Kengo Kuma, Sekisui-Kuma Lab, The University of Tokyo, Yutaka Matsuo, Matsuo-Iwasawa Lab, The University of Tokyo, Norihiro Ejiri, Ejiri Structural Engineers, Minoru Yokoo, Kengo Kuma & Associates, «Domino 3.0: Generated Living Structure»Courtesy of La Biennale di Venezia. Photo Marco Zorzanello
Ratti trasmette l’impressione di aver portato a Venezia figure e storie, progetti e connessioni, senza farsi influenzare troppo dalle forme e dalle gerarchie consolidate. Eccola l’eco del mondo dei flussi su cui, a Boston, ha costruito la sua riconoscibilità: messo in soffitta il concetto stesso di smart city, sollecitato con estrema cura quello dell’IA, l’esito è un vivo, intenso, e anche paradossale, «Laboratory of the Future», come l’aveva battezzato la curatrice precedente, Lesley Lokko. D’altronde il percorso proposto esprime una linea coerente a quanto visto a Venezia nelle ultime edizioni: accostamenti di culture e di discipline, di esperienze e di competenze. Non è un ritorno all’ordine, come si sarebbe potuto immaginare da un curatore italiano 25 anni e 12 edizioni dopo Massimiliano Fuksas. E da un curatore progettista sette anni e tre edizioni dopo Yvonne Farrell e Shelley McNamara di Grafton Architects. Anche in questa 19ma Biennale cadono limiti e perimetri disciplinari, il mondo dell’architettura si fa carico dei problemi del nostro tempo (o almeno di molti di essi).
«Lui sente le intelligenze del mondo, ascolta il loro mormorio e gli algoritmi che costruiscono il nostro abitare», dice Pietrangelo Buttafuoco, presidente di Fondazione Biennale, spostando l’asse: «Attenzione, non c’è solo il cambiamento climatico. C’è anche l’indicibile, che è la guerra, e il suo effetto più drammatico, il domicidio. Lo vediamo in Sudan, a Gaza, in Ucraina. Vengono distrutte le città e le case perché il nemico non possa più dire: Io sono perché abito».

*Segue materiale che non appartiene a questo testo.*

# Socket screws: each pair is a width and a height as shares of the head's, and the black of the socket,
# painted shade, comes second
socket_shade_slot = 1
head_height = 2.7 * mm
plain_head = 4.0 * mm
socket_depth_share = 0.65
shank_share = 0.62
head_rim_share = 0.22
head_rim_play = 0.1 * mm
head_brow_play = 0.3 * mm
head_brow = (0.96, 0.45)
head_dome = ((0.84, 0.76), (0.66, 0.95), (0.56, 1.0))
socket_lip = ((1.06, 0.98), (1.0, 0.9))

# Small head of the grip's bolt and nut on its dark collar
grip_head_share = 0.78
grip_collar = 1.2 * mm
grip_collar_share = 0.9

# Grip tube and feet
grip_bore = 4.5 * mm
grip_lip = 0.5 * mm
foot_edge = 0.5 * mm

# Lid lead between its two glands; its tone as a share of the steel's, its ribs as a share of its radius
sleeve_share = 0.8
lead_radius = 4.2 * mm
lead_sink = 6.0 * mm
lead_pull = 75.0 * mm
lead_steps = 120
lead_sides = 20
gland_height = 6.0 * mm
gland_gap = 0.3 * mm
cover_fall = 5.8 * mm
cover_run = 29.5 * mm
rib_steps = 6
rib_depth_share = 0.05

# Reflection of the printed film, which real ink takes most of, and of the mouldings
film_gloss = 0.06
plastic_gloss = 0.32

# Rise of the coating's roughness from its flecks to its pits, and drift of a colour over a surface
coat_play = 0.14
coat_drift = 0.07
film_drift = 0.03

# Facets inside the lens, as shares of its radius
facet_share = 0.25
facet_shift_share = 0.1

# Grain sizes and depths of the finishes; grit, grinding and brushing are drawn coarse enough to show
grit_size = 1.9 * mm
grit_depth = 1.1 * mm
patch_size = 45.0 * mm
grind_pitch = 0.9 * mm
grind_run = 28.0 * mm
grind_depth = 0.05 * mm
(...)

La doppia lettura è il filo rosso del programma. Ratti lo introduce già nell’abstract: «Un invito ad agire: per aspera ad astra, attraverso le difficoltà verso le stelle, e poi di nuovo verso la Terra». Andate e ritorni, fronti e versi, interni ed esterni. Come quello di «The Other Side of the Hill» (Beatriz Colomina, Roberto Kolter, Patricia Urquiola, Geoffrey West, Mark Wigley), una delle prime installazioni che si incontrano dopo la sala iniziale. Ha due facce: un impenetrabile muro in mattoni rossi simboleggia la crescita della popolazione mondiale. Sul retro una forma spiazzante rappresenta le comunità microbiche, possibile controbilanciamento al consumo delle risorse.
Non c’è un pianeta B (e quindi dobbiamo prenderci cura di questo) però è il caso anche di guardare in là. C’è la materia ma ci sono anche i flussi. Ci sono i condizionatori che aiutano a vivere ma c’è anche l’inquinamento che producono. C’è la struttura delle Corderie ma anche una selva di esili colonnine metalliche (alcune rivestite con elementi plastici e riciclati, allestimento dello studio berlinese Sub) per supportare i pannelli. Ci sono i testi umani a illustrare i progetti, ma anche un breve riassunto scritto dall’Intelligenza Artificiale. C’è l’inglese ma anche il latino. Ci sono le emergenze ambientali ma non in un’ottica drammatica o tragica. C’è la politica ma non l’ideologia.
È un’architettura serena, se non gioiosa perlomeno ottimistica, quella che emerge dalle Corderie dell’Arsenale nella 19ma Biennale Architettura. Un’accumulazione poco regolata che sembra voler attutire o smorzare i conflitti e le fragilità di questo mondo. Adattamento, appunto, con accumulazione.